*Problem to work on:*
Reproduce each line exactly, including spacing and punctuation.

*Supplied data:*

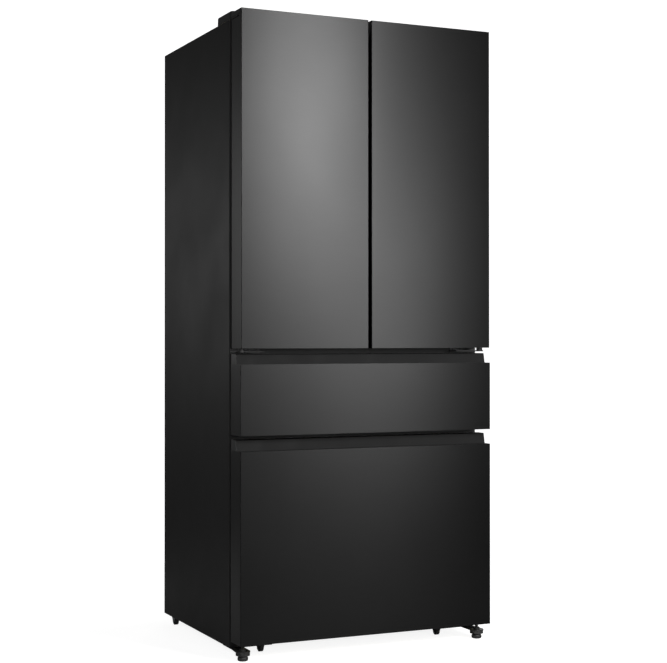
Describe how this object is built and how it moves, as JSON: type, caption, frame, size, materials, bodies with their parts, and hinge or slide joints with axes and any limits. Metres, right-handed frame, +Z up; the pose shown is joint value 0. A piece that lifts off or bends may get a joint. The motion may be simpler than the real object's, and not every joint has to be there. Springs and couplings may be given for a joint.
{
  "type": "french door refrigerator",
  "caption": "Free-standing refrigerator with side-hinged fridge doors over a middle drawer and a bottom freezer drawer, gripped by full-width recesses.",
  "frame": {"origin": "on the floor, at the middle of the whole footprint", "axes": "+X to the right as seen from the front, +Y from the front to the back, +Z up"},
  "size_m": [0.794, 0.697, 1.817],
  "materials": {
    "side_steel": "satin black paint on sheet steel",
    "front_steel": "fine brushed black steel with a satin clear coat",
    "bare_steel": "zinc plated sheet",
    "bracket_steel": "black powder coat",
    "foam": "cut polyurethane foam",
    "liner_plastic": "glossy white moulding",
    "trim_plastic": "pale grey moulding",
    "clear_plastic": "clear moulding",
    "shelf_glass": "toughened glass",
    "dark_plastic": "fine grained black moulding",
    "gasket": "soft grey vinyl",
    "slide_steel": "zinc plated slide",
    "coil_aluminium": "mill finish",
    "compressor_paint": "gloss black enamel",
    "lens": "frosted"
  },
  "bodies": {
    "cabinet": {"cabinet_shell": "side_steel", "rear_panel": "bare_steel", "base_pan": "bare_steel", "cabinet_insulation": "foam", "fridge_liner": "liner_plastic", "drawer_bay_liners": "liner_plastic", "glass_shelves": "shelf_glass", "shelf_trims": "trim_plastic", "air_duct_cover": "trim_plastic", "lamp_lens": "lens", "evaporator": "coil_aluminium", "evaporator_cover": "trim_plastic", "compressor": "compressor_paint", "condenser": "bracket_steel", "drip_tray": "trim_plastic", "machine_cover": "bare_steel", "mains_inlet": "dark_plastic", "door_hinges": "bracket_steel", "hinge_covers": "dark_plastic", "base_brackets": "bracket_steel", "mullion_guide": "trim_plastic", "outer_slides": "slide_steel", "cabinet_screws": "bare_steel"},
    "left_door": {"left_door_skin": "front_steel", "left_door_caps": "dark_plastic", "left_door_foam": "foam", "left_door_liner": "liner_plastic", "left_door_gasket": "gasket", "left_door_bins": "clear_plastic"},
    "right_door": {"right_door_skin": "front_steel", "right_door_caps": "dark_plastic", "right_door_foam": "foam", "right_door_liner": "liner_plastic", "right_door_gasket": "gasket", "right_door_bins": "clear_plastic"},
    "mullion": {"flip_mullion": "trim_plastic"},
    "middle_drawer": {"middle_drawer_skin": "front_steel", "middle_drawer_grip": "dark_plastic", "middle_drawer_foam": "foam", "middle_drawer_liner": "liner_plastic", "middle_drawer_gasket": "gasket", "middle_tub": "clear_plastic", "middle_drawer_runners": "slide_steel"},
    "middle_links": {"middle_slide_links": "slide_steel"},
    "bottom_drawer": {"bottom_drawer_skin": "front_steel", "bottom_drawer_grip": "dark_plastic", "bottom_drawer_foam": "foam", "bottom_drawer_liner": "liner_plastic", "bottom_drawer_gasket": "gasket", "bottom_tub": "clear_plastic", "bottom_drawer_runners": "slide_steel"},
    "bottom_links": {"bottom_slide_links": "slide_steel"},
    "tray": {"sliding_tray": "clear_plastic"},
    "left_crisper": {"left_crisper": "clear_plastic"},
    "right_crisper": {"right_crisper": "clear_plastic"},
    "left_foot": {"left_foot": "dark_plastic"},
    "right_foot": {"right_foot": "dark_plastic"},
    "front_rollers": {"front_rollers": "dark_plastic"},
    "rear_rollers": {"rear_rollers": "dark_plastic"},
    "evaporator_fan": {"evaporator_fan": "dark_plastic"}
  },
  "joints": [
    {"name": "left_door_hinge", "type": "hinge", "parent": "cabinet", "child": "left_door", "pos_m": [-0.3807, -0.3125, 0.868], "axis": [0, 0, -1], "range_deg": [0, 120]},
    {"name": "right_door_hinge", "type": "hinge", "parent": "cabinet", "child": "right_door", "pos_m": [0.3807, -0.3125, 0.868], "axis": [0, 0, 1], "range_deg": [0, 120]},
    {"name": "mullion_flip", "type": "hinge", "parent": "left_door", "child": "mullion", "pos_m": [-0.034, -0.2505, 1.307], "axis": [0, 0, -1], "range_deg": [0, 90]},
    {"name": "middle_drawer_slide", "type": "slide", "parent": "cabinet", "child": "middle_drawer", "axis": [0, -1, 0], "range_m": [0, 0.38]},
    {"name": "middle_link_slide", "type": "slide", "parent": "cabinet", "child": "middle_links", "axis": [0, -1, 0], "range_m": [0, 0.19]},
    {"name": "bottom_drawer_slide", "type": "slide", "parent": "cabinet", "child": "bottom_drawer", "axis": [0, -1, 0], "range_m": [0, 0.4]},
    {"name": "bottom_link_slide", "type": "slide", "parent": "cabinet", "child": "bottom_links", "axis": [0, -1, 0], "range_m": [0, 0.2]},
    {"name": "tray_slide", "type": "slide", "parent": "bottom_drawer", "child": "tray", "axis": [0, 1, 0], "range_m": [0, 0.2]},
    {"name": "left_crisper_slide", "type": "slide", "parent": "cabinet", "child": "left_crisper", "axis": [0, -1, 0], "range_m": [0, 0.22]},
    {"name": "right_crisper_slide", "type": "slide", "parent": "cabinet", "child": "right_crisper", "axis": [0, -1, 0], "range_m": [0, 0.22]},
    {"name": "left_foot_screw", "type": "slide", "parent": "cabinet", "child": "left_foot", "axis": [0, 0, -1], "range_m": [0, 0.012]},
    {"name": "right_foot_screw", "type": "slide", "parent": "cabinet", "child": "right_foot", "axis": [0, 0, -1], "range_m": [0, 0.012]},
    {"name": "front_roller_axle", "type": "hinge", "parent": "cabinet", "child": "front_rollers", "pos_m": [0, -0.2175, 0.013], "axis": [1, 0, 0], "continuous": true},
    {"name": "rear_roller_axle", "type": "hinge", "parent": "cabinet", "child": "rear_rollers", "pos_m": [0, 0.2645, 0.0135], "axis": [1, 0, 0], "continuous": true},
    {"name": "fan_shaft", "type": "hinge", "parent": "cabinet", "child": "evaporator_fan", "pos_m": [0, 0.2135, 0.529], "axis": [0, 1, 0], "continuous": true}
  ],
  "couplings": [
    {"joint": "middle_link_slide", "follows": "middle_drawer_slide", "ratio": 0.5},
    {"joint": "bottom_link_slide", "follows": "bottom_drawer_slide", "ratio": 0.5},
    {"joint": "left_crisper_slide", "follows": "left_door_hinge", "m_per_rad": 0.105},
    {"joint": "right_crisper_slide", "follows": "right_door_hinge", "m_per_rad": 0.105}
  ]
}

*Answer:*
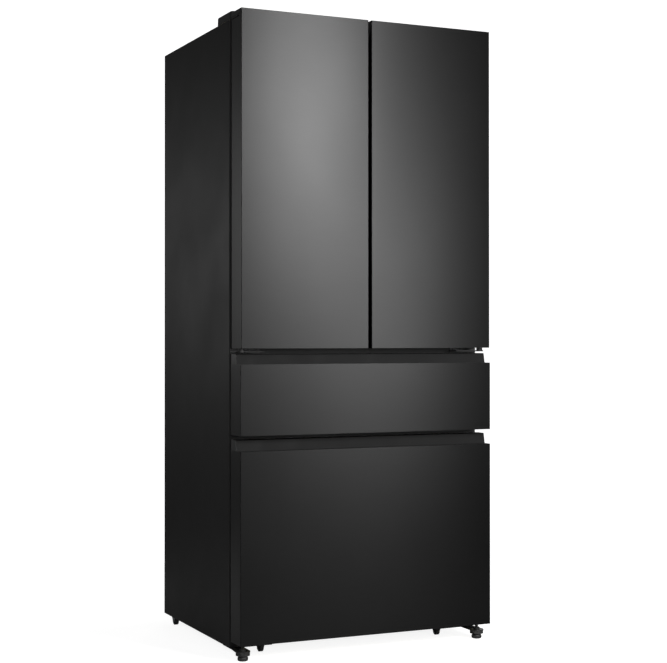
Describe how this object is built and how it moves, as JSON: type, caption, frame, size, materials, bodies with their parts, and hinge or slide joints with axes and any limits. Metres, right-handed frame, +Z up; the pose shown is joint value 0. A piece that lifts off or bends may get a joint. The motion may be simpler than the real object's, and not every joint has to be there. Springs and couplings may be given for a joint.
{
  "type": "french door refrigerator",
  "caption": "Free-standing refrigerator with side-hinged fridge doors over a middle drawer and a bottom freezer drawer, gripped by full-width recesses.",
  "frame": {"origin": "on the floor, at the middle of the whole footprint", "axes": "+X to the right as seen from the front, +Y from the front to the back, +Z up"},
  "size_m": [0.794, 0.697, 1.817],
  "materials": {
    "side_steel": "satin black paint on sheet steel",
    "front_steel": "fine brushed black steel with a satin clear coat",
    "bare_steel": "zinc plated sheet",
    "bracket_steel": "black powder coat",
    "foam": "cut polyurethane foam",
    "liner_plastic": "glossy white moulding",
    "trim_plastic": "pale grey moulding",
    "clear_plastic": "clear moulding",
    "shelf_glass": "toughened glass",
    "dark_plastic": "fine grained black moulding",
    "gasket": "soft grey vinyl",
    "slide_steel": "zinc plated slide",
    "coil_aluminium": "mill finish",
    "compressor_paint": "gloss black enamel",
    "lens": "frosted"
  },
  "bodies": {
    "cabinet": {"cabinet_shell": "side_steel", "rear_panel": "bare_steel", "base_pan": "bare_steel", "cabinet_insulation": "foam", "fridge_liner": "liner_plastic", "drawer_bay_liners": "liner_plastic", "glass_shelves": "shelf_glass", "shelf_trims": "trim_plastic", "air_duct_cover": "trim_plastic", "lamp_lens": "lens", "evaporator": "coil_aluminium", "evaporator_cover": "trim_plastic", "compressor": "compressor_paint", "condenser": "bracket_steel", "drip_tray": "trim_plastic", "machine_cover": "bare_steel", "mains_inlet": "dark_plastic", "door_hinges": "bracket_steel", "hinge_covers": "dark_plastic", "base_brackets": "bracket_steel", "mullion_guide": "trim_plastic", "outer_slides": "slide_steel", "cabinet_screws": "bare_steel"},
    "left_door": {"left_door_skin": "front_steel", "left_door_caps": "dark_plastic", "left_door_foam": "foam", "left_door_liner": "liner_plastic", "left_door_gasket": "gasket", "left_door_bins": "clear_plastic"},
    "right_door": {"right_door_skin": "front_steel", "right_door_caps": "dark_plastic", "right_door_foam": "foam", "right_door_liner": "liner_plastic", "right_door_gasket": "gasket", "right_door_bins": "clear_plastic"},
    "mullion": {"flip_mullion": "trim_plastic"},
    "middle_drawer": {"middle_drawer_skin": "front_steel", "middle_drawer_grip": "dark_plastic", "middle_drawer_foam": "foam", "middle_drawer_liner": "liner_plastic", "middle_drawer_gasket": "gasket", "middle_tub": "clear_plastic", "middle_drawer_runners": "slide_steel"},
    "middle_links": {"middle_slide_links": "slide_steel"},
    "bottom_drawer": {"bottom_drawer_skin": "front_steel", "bottom_drawer_grip": "dark_plastic", "bottom_drawer_foam": "foam", "bottom_drawer_liner": "liner_plastic", "bottom_drawer_gasket": "gasket", "bottom_tub": "clear_plastic", "bottom_drawer_runners": "slide_steel"},
    "bottom_links": {"bottom_slide_links": "slide_steel"},
    "tray": {"sliding_tray": "clear_plastic"},
    "left_crisper": {"left_crisper": "clear_plastic"},
    "right_crisper": {"right_crisper": "clear_plastic"},
    "left_foot": {"left_foot": "dark_plastic"},
    "right_foot": {"right_foot": "dark_plastic"},
    "front_rollers": {"front_rollers": "dark_plastic"},
    "rear_rollers": {"rear_rollers": "dark_plastic"},
    "evaporator_fan": {"evaporator_fan": "dark_plastic"}
  },
  "joints": [
    {"name": "left_door_hinge", "type": "hinge", "parent": "cabinet", "child": "left_door", "pos_m": [-0.3807, -0.3125, 0.868], "axis": [0, 0, -1], "range_deg": [0, 120]},
    {"name": "right_door_hinge", "type": "hinge", "parent": "cabinet", "child": "right_door", "pos_m": [0.3807, -0.3125, 0.868], "axis": [0, 0, 1], "range_deg": [0, 120]},
    {"name": "mullion_flip", "type": "hinge", "parent": "left_door", "child": "mullion", "pos_m": [-0.034, -0.2505, 1.307], "axis": [0, 0, -1], "range_deg": [0, 90]},
    {"name": "middle_drawer_slide", "type": "slide", "parent": "cabinet", "child": "middle_drawer", "axis": [0, -1, 0], "range_m": [0, 0.38]},
    {"name": "middle_link_slide", "type": "slide", "parent": "cabinet", "child": "middle_links", "axis": [0, -1, 0], "range_m": [0, 0.19]},
    {"name": "bottom_drawer_slide", "type": "slide", "parent": "cabinet", "child": "bottom_drawer", "axis": [0, -1, 0], "range_m": [0, 0.4]},
    {"name": "bottom_link_slide", "type": "slide", "parent": "cabinet", "child": "bottom_links", "axis": [0, -1, 0], "range_m": [0, 0.2]},
    {"name": "tray_slide", "type": "slide", "parent": "bottom_drawer", "child": "tray", "axis": [0, 1, 0], "range_m": [0, 0.2]},
    {"name": "left_crisper_slide", "type": "slide", "parent": "cabinet", "child": "left_crisper", "axis": [0, -1, 0], "range_m": [0, 0.22]},
    {"name": "right_crisper_slide", "type": "slide", "parent": "cabinet", "child": "right_crisper", "axis": [0, -1, 0], "range_m": [0, 0.22]},
    {"name": "left_foot_screw", "type": "slide", "parent": "cabinet", "child": "left_foot", "axis": [0, 0, -1], "range_m": [0, 0.012]},
    {"name": "right_foot_screw", "type": "slide", "parent": "cabinet", "child": "right_foot", "axis": [0, 0, -1], "range_m": [0, 0.012]},
    {"name": "front_roller_axle", "type": "hinge", "parent": "cabinet", "child": "front_rollers", "pos_m": [0, -0.2175, 0.013], "axis": [1, 0, 0], "continuous": true},
    {"name": "rear_roller_axle", "type": "hinge", "parent": "cabinet", "child": "rear_rollers", "pos_m": [0, 0.2645, 0.0135], "axis": [1, 0, 0], "continuous": true},
    {"name": "fan_shaft", "type": "hinge", "parent": "cabinet", "child": "evaporator_fan", "pos_m": [0, 0.2135, 0.529], "axis": [0, 1, 0], "continuous": true}
  ],
  "couplings": [
    {"joint": "middle_link_slide", "follows": "middle_drawer_slide", "ratio": 0.5},
    {"joint": "bottom_link_slide", "follows": "bottom_drawer_slide", "ratio": 0.5},
    {"joint": "left_crisper_slide", "follows": "left_door_hinge", "m_per_rad": 0.105},
    {"joint": "right_crisper_slide", "follows": "right_door_hinge", "m_per_rad": 0.105}
  ]
}